3. Applying competition based prices equitably to similar markets.
4. Enhancing the automated protection ability on our dual cable network to ensure that a single cable failure does not interrupt service.
Capacity demand out of both Australia and New Zealand is currently growing at an annual rate of 35% on the Southern Cross Network. Growth over the last 2 to 3 years is strongly driven by rapidly increasing downloads per fixed line subscriber which have been made possible by a dramatic increases in average access speed, a massive lifting in monthly retail data caps and continuing reductions in international capacity prices.
Over the next 5 years the implementation of NBN and UFB will substantially lift fixed line access speeds for a large percentage of the subscriber base and this will clearly encourage download growth.

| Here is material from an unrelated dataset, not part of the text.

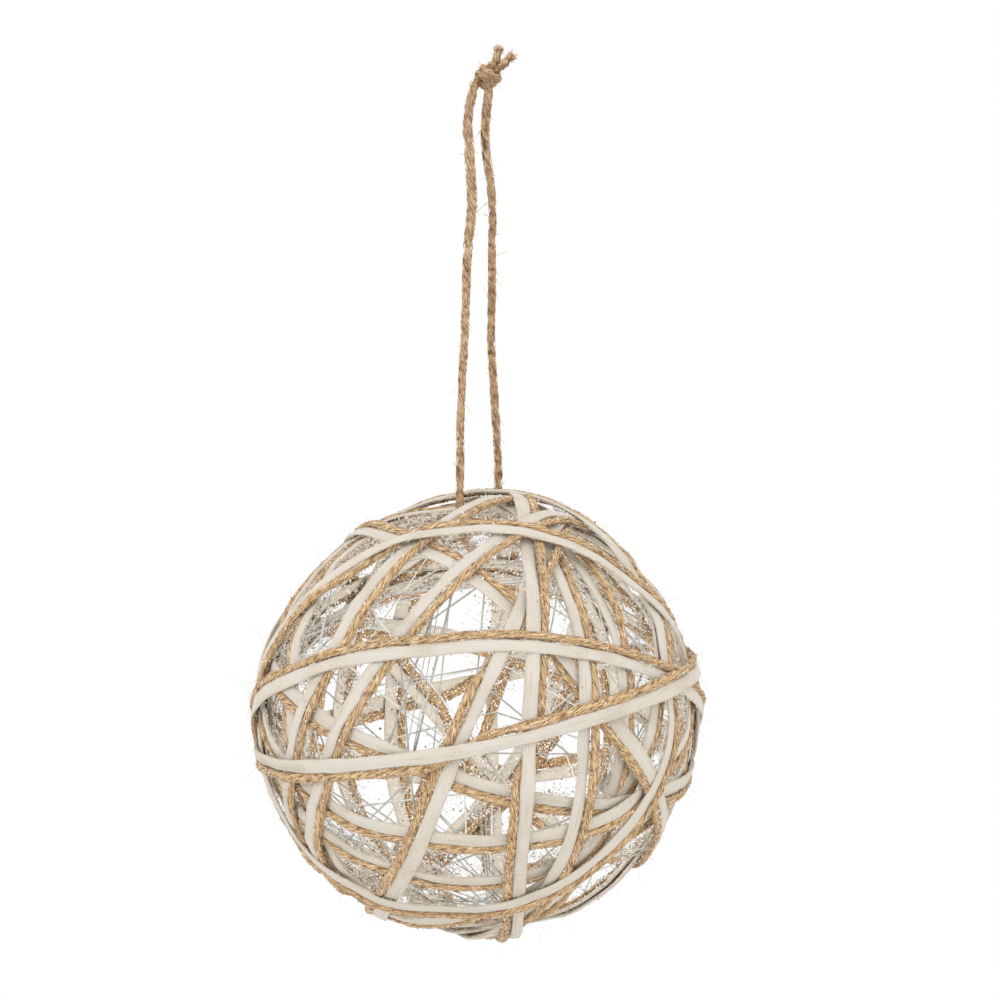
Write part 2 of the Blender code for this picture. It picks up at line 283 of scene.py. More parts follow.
def at_angle(points, side, out, angle, reach, rise=None):
    """Places at an angle about a line's points, between their side and their out directions."""
    rise = reach if rise is None else rise
    return (points + side * (reach * np.cos(angle))[..., None]
            + out * (rise * np.sin(angle))[..., None])


def put(name, data, place=(0.0, 0.0, 0.0)):
    """An object with this data, in the scene."""
    made = bpy.data.objects.new(name, data)
    made.location = place
    bpy.context.scene.collection.objects.link(made)
    return made


def new_piece(name, vertices, faces, material, smooth=True, **maps):
    """A piece from its vertices and faces, with any UV maps given by name."""
    mesh = bpy.data.meshes.new(name)
    mesh.from_pydata(vertices.reshape(-1, 3).tolist(), [], faces)
    for layer, places in maps.items():
        mesh.uv_layers.new(name=layer).data.foreach_set("uv", places.ravel())
    if smooth:
        mesh.shade_smooth()
    mesh.update()
    mesh.materials.append(material)
    return put(name, mesh)


def walls(rings, after, corners):
    """Four-sided faces from each numbered ring of corners to the ring after it."""
    corner = np.arange(corners)
    beside = (corner + 1) % corners
    rings, after = rings[..., None] * corners, after[..., None] * corners
    return np.stack((rings + corner, rings + beside, after + beside, after + corner), axis=-1)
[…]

Just how much is difficult to judge for a number of reasons. First, there has already been a massive improvement in average fixed line access speeds over the last 2 years (nearly 40 per cent now have access at 8 Mbps or greater) and this has been very much stronger than the increase in average subscriber download volume.

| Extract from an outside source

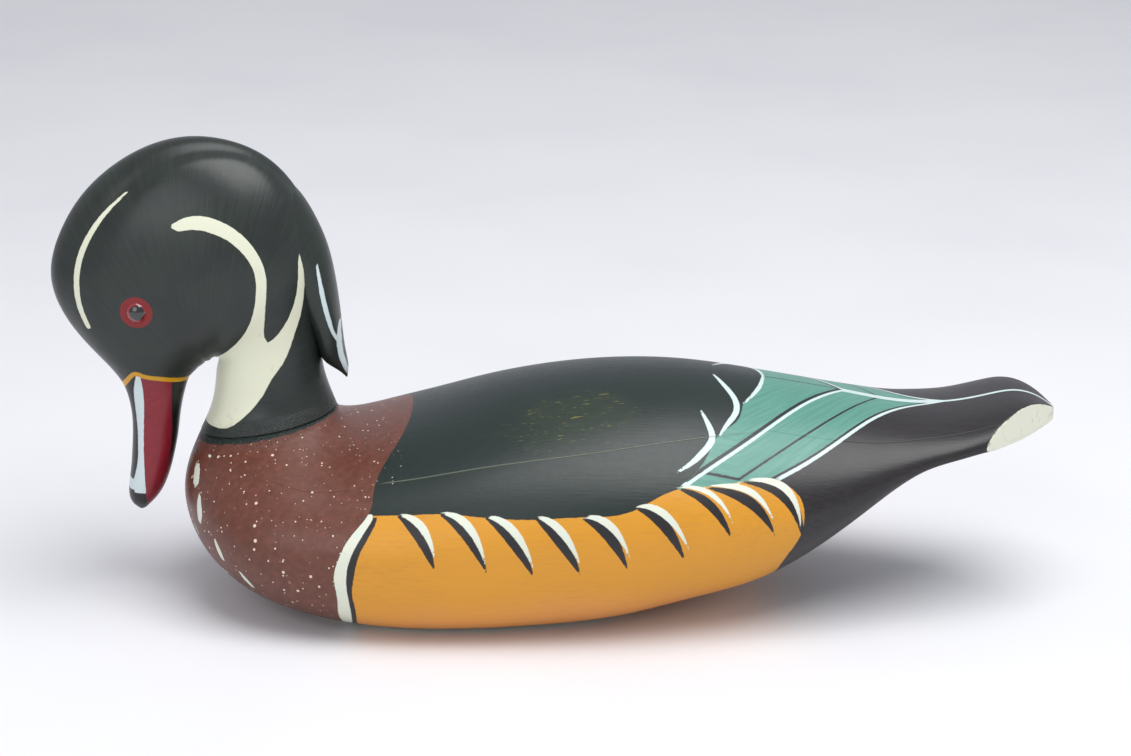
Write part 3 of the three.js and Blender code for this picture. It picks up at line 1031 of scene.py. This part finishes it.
@dataclass
class HeadBlock:
    """Neck, head and bill on one row of cuts, with the crest flap behind."""

    joint_gap: float = 0.3
    rows: int = 400
    crest_rows: int = 110

    BROW = (
        (-165, 168.4), (-173.7, 160.2), (-180.9, 150.2), (-185.2, 139.8), (-186.3, 129.9), (-185.1, 121.4),
        (-182.4, 114.2),
    )
    THROAT = (
        ((-144.7, 155), (-148.4, 156.7)),
        (
            (-148.4, 156.7), (-141.8, 160.3), (-135.9, 160.9), (-129.2, 159.2), (-122.8, 155.7), (-117.1, 150.3),
            (-113.4, 144.3), (-111.4, 138.3), (-111.1, 131.6), (-111.8, 123.7), (-112.7, 115.7), (-112.6, 110.7),
            (-111.6, 108.8),
        ),
        (
            (-111.6, 108.8), (-109, 110.7), (-105.6, 114.8), (-102.3, 120.8), (-100.3, 127.2), (-99.4, 133.6),
            (-99.2, 140.3), (-98.8, 144),
        ),
        (
            (-98.8, 144), (-97.7, 139.1), (-97.1, 132.8), (-97.5, 126.2), (-98.8, 119.1), (-101.1, 111.9),
            (-103.1, 106.1), (-105.3, 101), (-110, 94.5), (-114, 87.4), (-119.5, 80.5), (-124.2, 76.2),
            (-129.1, 73.1), (-134.2, 72.3), (-150, 72.3),
        ),
        ((-150, 72.3), (-150, 99.5)),
        ((-150, 99.5), (-133.5, 99.5)),
        (
            (-133.5, 99.5), (-131.9, 100.8), (-125.3, 107), (-121, 112.3), (-117.9, 118.1), (-115.9, 124.6),
            (-115.1, 131.4), (-115.3, 137.5), (-117.2, 142.6), (-121.1, 147.7), (-126, 151.9), (-131.6, 154.4),
            (-137.6, 155.7), (-144.7, 155),
        ),
    )
    CREST_LINES = (
        (
            ((-92.3, 138.3), (-91.2, 131), (-89.8, 122.7), (-88.1, 115.1), (-86, 108.2), (-84.6, 105.6)),
            (0.8, 1.7, 1.7, 0.9),
        ),
        (((-84.3, 113.7), (-84.6, 107.6), (-84.3, 102.1), (-83, 96.1), (-81.6, 91.1)), (0.7, 1.8, 1.8, 1.2)),
    )
    BILL_TOP = (
        (-180, 84), (-171.2, 88), (-165.1, 94.4), (-162, 93.5), (-157.7, 92.5), (-149.5, 90.8), (-145.4, 89.9),
    )
    CULMEN = (
        (49, -167.8), (54.6, -166.3), (62.7, -165.7), (70.7, -165.7), (79, -166.3), (86.1, -166.4), (92.5, -165),
    )
    RED_FRONT = ((37.7, -163), (49, -163.1), (58.1, -163.3), (71.4, -162.9), (85.2, -162.5), (92.1, -163.1))
    RED_BACK = ((40, -154.5), (55.3, -153.5), (61.2, -152.8), (70.5, -151.9), (80, -151.6), (88.9, -151.1))
    JAW_HEIGHT = 101.0
    EYE = (-162.4, 121.8)
    EYE_RIM = 6.5

    def lifted(self, cut: Cut) -> Cut:
        """The first cut, moved off the body along the joint's normal by the gap."""
        back, keel = np.array(cut.back), np.array(cut.keel)
        along = (back - keel) / np.hypot(*(back - keel))
        lift = self.joint_gap * np.array([-along[1], along[0]])
        return Cut(tuple(back + lift), tuple(keel + lift), cut.half)

    def head_skin(self) -> Skin:
        """Neck, head and bill from the joint to the bill's tip."""
        block = CarvedBlock([self.lifted(NECK_CUTS[0]), *NECK_CUTS[1:], *HEAD_CUTS, *BILL_CUTS])
        travel = np.linspace(0, block.length, self.rows)[:, None]
        turn = ring_turns(90, 20, 150)
        grid = np.broadcast_to(travel, (self.rows, len(turn)))
        rings = block.surface(grid, np.broadcast_to(turn, grid.shape))
        skin = Skin(rings, rings[0].mean(axis=0), rings[-1].mean(axis=0))
        bill_start = block.length - CarvedBlock([HEAD_CUTS[-1], *BILL_CUTS]).length
        neck_end = CarvedBlock([*NECK_CUTS, HEAD_CUTS[0]]).length
        self.number_head(skin, grid.ravel(), neck_end, bill_start)
        return skin

    def number_head(self, skin: Skin, travel: np.ndarray, neck_end: float, bill_start: float) -> None:
        """Give the head's skin the numbers of its paint.

        Args:
            skin: The head's skin.
            travel: Travel of each ring point.
            neck_end: Travel at which the neck runs into the head.
            bill_start: Travel at which the bill leaves the head.
        """
        x, _, z = skin.rings.reshape(-1, 3).T
        chart = np.stack([x, z], axis=-1)
        on_bill = travel - (bill_start - 14)
        throat = patch(chart, self.THROAT)
        throat = np.where(z < self.JAW_HEIGHT, np.minimum(throat, neck_end - travel), throat)
        brow = brushed(chart, self.BROW, (0.6, 1.4, 2.0, 2.3, 2.4, 2.3, 2.0))
        bill_top = np.minimum(-beyond(z, x, self.BILL_TOP), on_bill)
        culmen = beyond(x, z, self.CULMEN)
        red_front = beyond(x, z, self.RED_FRONT)
        red_back = -beyond(x, z, self.RED_BACK)
        bill_line = np.minimum.reduce([culmen, -red_front, bill_top - 1.5, z - 43])
        tip_band = np.minimum.reduce([48.5 - z, z - 44, -red_front, on_bill])
        numbers = {
            "along": travel,
            "girth": girth_of(skin.rings).ravel(),
            "white": np.maximum.reduce([throat, brow]),
            "throat": smooth(-z, -150, -110),
            "pale": np.maximum(bill_line, tip_band),
            "bill": bill_top,
            "red": np.minimum.reduce([red_front, red_back, bill_top - 1.5, z - 34]),
            "yellow": 1.0 - np.abs(bill_top - 0.5),
            "eye_rim": self.EYE_RIM - np.hypot(x - self.EYE[0], z - self.EYE[1]),
            "wear": np.exp(-(((x + 139) / 9) ** 2) - ((z - 143) / 9) ** 2),
            "filler": 1 - smooth(travel, 3, 8),
        }
        for name, values in numbers.items():
            skin.number(name, values)

    def crest_skin(self) -> Skin:
        """The crest flap from under the crown to its tip."""
        block = CarvedBlock(CREST_CUTS)
        travel = np.linspace(0, block.length, self.crest_rows)[:, None]
        turn = ring_turns(25, 10, 130)
        grid = np.broadcast_to(travel, (self.crest_rows, len(turn)))
        rings = block.surface(grid, np.broadcast_to(turn, grid.shape))
        skin = Skin(rings, rings[0].mean(axis=0), rings[-1].mean(axis=0))
        x, _, z = rings.reshape(-1, 3).T
        chart = np.stack([x, z], axis=-1)
        lines = [brushed(chart, path, widths) for path, widths in self.CREST_LINES]
        off = np.full(len(x), -FAR)
        numbers = {
            "along": 400 + grid.ravel(),
            "girth": girth_of(rings).ravel(),
            "white": off,
            "throat": 0 * x,
            "pale": np.maximum.reduce(lines),
            "bill": off,
            "red": off,
            "yellow": off,
            "eye_rim": off,
            "wear": 0 * x,
            "filler": 0 * x,
        }
        for name, values in numbers.items():
            skin.number(name, values)
        return skin

    def build(self) -> bpy.types.Object:
        """The painted head as one piece."""
        piece = joined_mesh("carved_head", [self.head_skin(), self.crest_skin()])
        piece.data.materials.append(HeadPaint().material())
        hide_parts("head")
        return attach(piece, "root")


class Side(Enum):
    """A side of the decoy, with the sign of y on it."""

    LEFT = -1
    RIGHT = 1


@dataclass
class GlassEye:
    """A ball of glass set in the head."""

    side: Side
    centre: tuple[float, float, float] = (-162, 19.8, 122)
    radius: float = 5.0
    rows: int = 48
    columns: int = 64

    def build(self) -> bpy.types.Object:
        """The eye: circles round its outward axis, radius times the sine of their angle from it."""
        angle = np.linspace(0, math.pi, self.rows + 2)[1:-1, None]
        turn = np.linspace(0, 2 * math.pi, self.columns, endpoint=False)
        out, reach = self.radius * np.cos(angle), self.radius * np.sin(angle)
        x, y, z = self.centre
        side = self.side.value
        places = [x + reach * np.cos(turn), side * (y + out + 0 * turn), z + reach * np.sin(turn)]
        rings = np.stack(places, axis=-1)
        poles = [np.array([x, side * (y + end * self.radius), z]) for end in (1, -1)]
        skin = Skin(rings, *poles)
        skin.number("from_axis", reach + 0 * turn)
        name = f"glass_eye_{self.side.name.lower()}"
        piece = joined_mesh(name, [skin])
        piece.data.materials.append(EyeGlass().material())
        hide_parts(f"eye_{self.side.name.lower()}")
        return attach(piece, "root")


# Studio


@dataclass
class Studio:
    """A pale paper sweep, soft light from above, and the camera at the photograph's angle."""

    target: Vector = field(default_factory=lambda: Vector((0.0052, 0, 0.0883)))
    elevation: float = 17.0
    distance: float = 1.3
    lens: float = 103.45

    def floor(self) -> bpy.types.Object:
        """The sweep: flat, then a quarter circle, then upright, along y, and the same all along x."""
        bend, flat, rise = 0.9, 1.6, 2.2
        angle = np.linspace(0, math.pi / 2, 40)
        profile_y = np.concatenate([[-3.0], flat + bend * np.sin(angle), [flat + bend]])
        profile_z = np.concatenate([[0.0], bend * (1 - np.cos(angle)), [bend + rise]])
        across = np.linspace(-4, 4, 9)
        x, y = np.meshgrid(across, profile_y)
        z = np.broadcast_to(profile_z[:, None], x.shape)
        count = len(across)
        corner = (np.arange(len(profile_y) - 1)[:, None] * count + np.arange(count - 1)).ravel()
        quads = np.stack([corner, corner + 1, corner + count + 1, corner + count], axis=-1)
        mesh = bpy.data.meshes.new("paper_sweep")
        mesh.from_pydata(np.stack([x, y, z], axis=-1).reshape(-1, 3).tolist(), [], quads.tolist())
        mesh.shade_smooth()
        mesh.materials.append(Backdrop().material())
        paper = bpy.data.objects.new("paper_sweep", mesh)
        bpy.context.collection.objects.link(paper)
        return paper

    def soft_light(self, name: str, place: tuple[float, float, float], size: float, power: float) -> None:
        """A square area light of a size in metres and a power in watts, turned to the decoy."""
        lamp = bpy.data.lights.new(name, "AREA")
        lamp.shape, lamp.size, lamp.energy = "SQUARE", size, power
        light = bpy.data.objects.new(name, lamp)
        bpy.context.collection.objects.link(light)
        aim = (self.target - Vector(place)).to_track_quat("-Z", "Y").to_matrix().to_4x4()
        light.matrix_world = Matrix.Translation(place) @ aim

    def camera(self) -> None:
        """The camera, looking along +Y and down on the decoy by its elevation."""
        lens = bpy.data.cameras.new("view")
        lens.lens, lens.sensor_width, lens.sensor_fit = self.lens, 36.0, "HORIZONTAL"
        lens.clip_start, lens.clip_end = 0.05, 30
        camera = bpy.data.objects.new("view", lens)
        bpy.context.collection.objects.link(camera)
        tilt = math.radians(self.elevation)
        ahead = Vector((0, math.cos(tilt), -math.sin(tilt)))
        place = self.target - ahead * self.distance
        camera.matrix_world = Matrix.Translation(place) @ ahead.to_track_quat("-Z", "Y").to_matrix().to_4x4()
        bpy.context.scene.camera = camera

    def build(self) -> None:
        """Set up floor, lights, surroundings and camera."""
        self.floor()
        self.soft_light("overhead", (0.35, -0.35, 1.5), 1.3, 22.0)
        self.soft_light("front", (-0.9, -1.6, 0.9), 1.2, 7.0)
        world = bpy.data.worlds.new("surroundings")
        world.use_nodes = True
        world.node_tree.nodes["Background"].inputs["Color"].default_value = (0.93, 0.95, 1.0, 1.0)
        world.node_tree.nodes["Background"].inputs["Strength"].default_value = 0.55
        bpy.context.scene.world = world
        bpy.context.scene.view_settings.view_transform = "Standard"
        self.camera()


def main() -> None:
    """Build the decoy's pieces and the studio."""
    logging.basicConfig(level=logging.INFO, format="%(name)s: %(message)s")
    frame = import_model()
    log.info("frame: %d nodes", len(frame["nodes"]))
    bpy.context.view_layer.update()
    bpy.context.view_layer.update()
    parts = [BodyBlock(), HeadBlock(), GlassEye(Side.LEFT), GlassEye(Side.RIGHT)]
    for part in parts:
        piece = part.build()
        log.info("%s: %d faces", piece.name, len(piece.data.polygons))
    Studio().build()
    bpy.context.view_layer.update()


if __name__ == "__main__":
    main()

Second, there has been substantial growth of caching as content suppliers move data closer to subscribers.
Third, despite very large increases in monthly data entitlements, many fixed line subscribers are using a small proportion of their monthly paid data entitlement.
A Market Clarity report released in January 2011 estimated the average monthly data entitlement of Australian subscribers at 40 GB as at June 2010 while average data usage was just 6 GB (or 15% of paid entitlement). That strongly suggests demand from fixed line subscribers is not constrained by retail prices and that international capacity prices are not the demand bottleneck that is often argued. In fact international capacity prices have fallen so much that they are no longer the dominant component of retail broadband cost and there is considerable unused but paid-for retail data entitlement.

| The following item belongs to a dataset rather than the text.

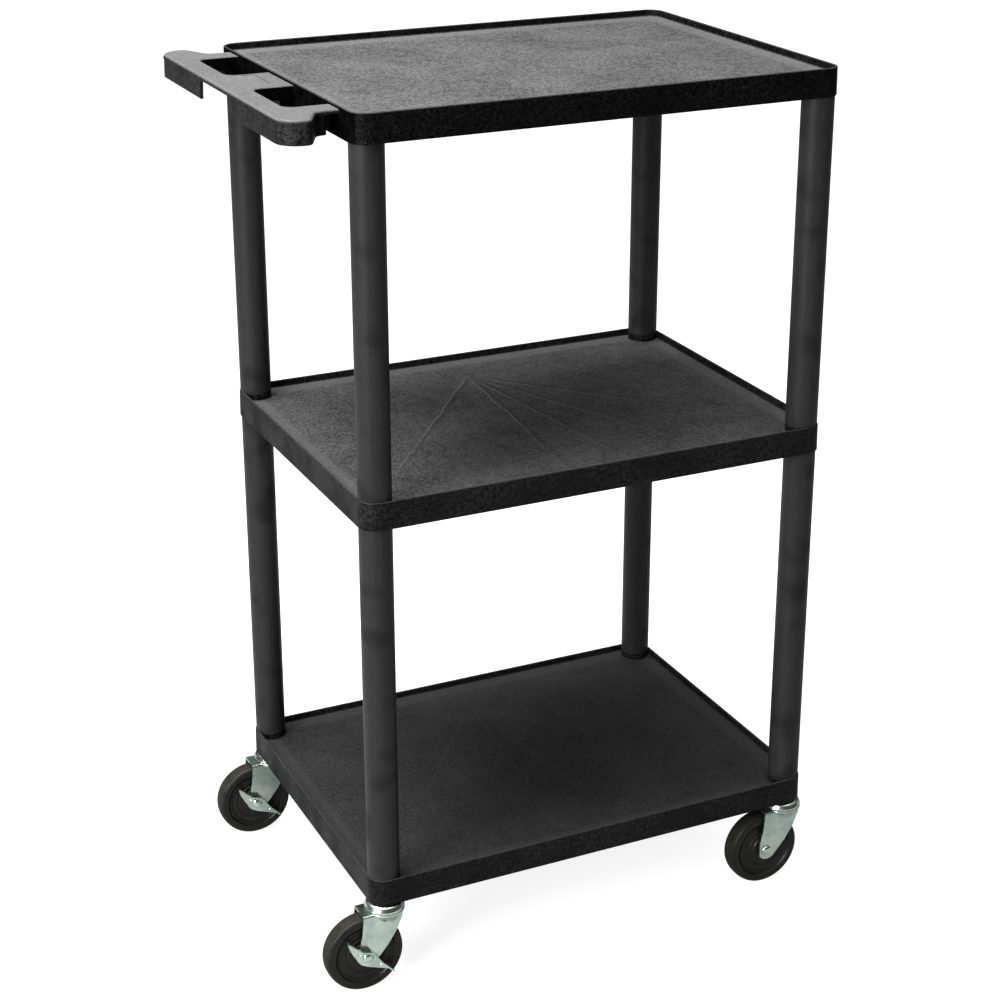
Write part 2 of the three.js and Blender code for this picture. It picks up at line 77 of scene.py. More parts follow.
SHELF_CORNER_RADIUS = 22
LIP_HEIGHT = 9.5
TRAY_THICKNESS = 4
TRAY_TOP = SHELF_HEIGHT - LIP_HEIGHT
TRAY_BOTTOM = TRAY_TOP - TRAY_THICKNESS
COVE_WIDTH = 17
COVE_RISE = 0.9
LIP_FOOT = 5.2
LIP_WALL = 3.6
SKIRT_WALL = 4
SKIRT_DRAFT = 0.5
RIB_DEPTH = 6
RIB_WIDTH = 4
LENGTHWISE_RIBS = 2
CROSSWISE_RIBS = 3
BOSS_RADIUS = 19.7
SEAT_RADIUS = 16
SEAT_DEPTH = 15.6
SOCKET_HOLE_RADIUS = 11

BORDER_BAND = 25

# Where the plastic entered the tray's mould, from the middle of the shelf, and its marks.
GATE_X = -5
GATE_Y = 157
FLOW_HEADINGS = (-128, -95, -82, -67, -49)
FLOW_LINE_WIDTH = 1.5
FLOW_WANDER = 10
FLOW_REACH = 400

# ---------------------------------------------------------------- details of the handle

HANDLE_OUTER = SHELF_END_X - 78
HANDLE_HALF_LENGTH = 219
HANDLE_CORNER_RADIUS = 26
HANDLE_TOP = SHELF_HEIGHT - 2
HANDLE_PLATE = 5.5
HANDLE_BOTTOM = 4.5
HANDLE_WALL = 4
BAR_END_WIDTH = 34
BAR_WIDTH = 52
NECK_HALF_LENGTH = 181
STEP_OUTER_RADIUS = 10
STEP_INNER_RADIUS = 12
SKIRT_ROOT_GAP = 13
SKIRT_ROOT_RADIUS = 5
PLATE_EDGE_RADIUS = 4.2
NOTCH_HALF_LENGTH = 56
HAND_HOLE_NEAR = 41
HAND_HOLE_FAR = 151
HAND_HOLE_REACH = 49
HAND_HOLE_RADIUS = 13
HAND_HOLE_WALL = 3.5
HAND_HOLE_BOTTOM = 16
HAND_HOLE_EDGE = 3.2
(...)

International capacity prices are expected to continue their decline. This will be driven by the very competitive Australian market where four international capacity suppliers operate out of Sydney, by capacity upgrades that lower the marginal cost of supply, and by our ISP customers who actively seek to drive down the cost of supplying ever increasing volumes of data at falling retail prices to their subscribers.
Pfeffer said “We will continue with our commitment to competition based pricing in all of our markets. While we are the only operator out of New Zealand, we set our NZ to US prices at levels no higher than our Australia to US prices. We will also continue to keep our Trans-Tasman prices at the same level as our Hawaii-US prices, another market in which competition is well entrenched.”
"International capacity in support of NBN and UFB is not just about increasing supply and reducing price. Supply also needs to be secure. Southern Cross operates a twin cable network that provides both Australia and New Zealand with diverse paths to the US and we make sure that this major regional asset is used as intended by encouraging our customers to use our protected and fully restored products".
“We also ensure every network component, system and process for each of our cables is as robust as possible through a continual programme of improvement. In this regard we are currently installing sophisticated optical switching in all nine cable stations so that our response to network events can be seamless and immediate”.
“The improvements in transmission systems that are at the heart of our ever increasing capacity have also created a network of continually improving quality. The performance of the 6 fibres and 500 repeaters that make up our twin cables is better today than when the network was constructed over 10 years ago. That allowed us, in 2010, to confidently extend our customers capacity contracts from 2020 to 2025. I expect that opportunity will arise again in 2015 when there is a strong likelihood that 100 Gbps transmission equipment will already be deployed and the commercial life of the Southern Cross Network will be able to be extended beyond 2025.”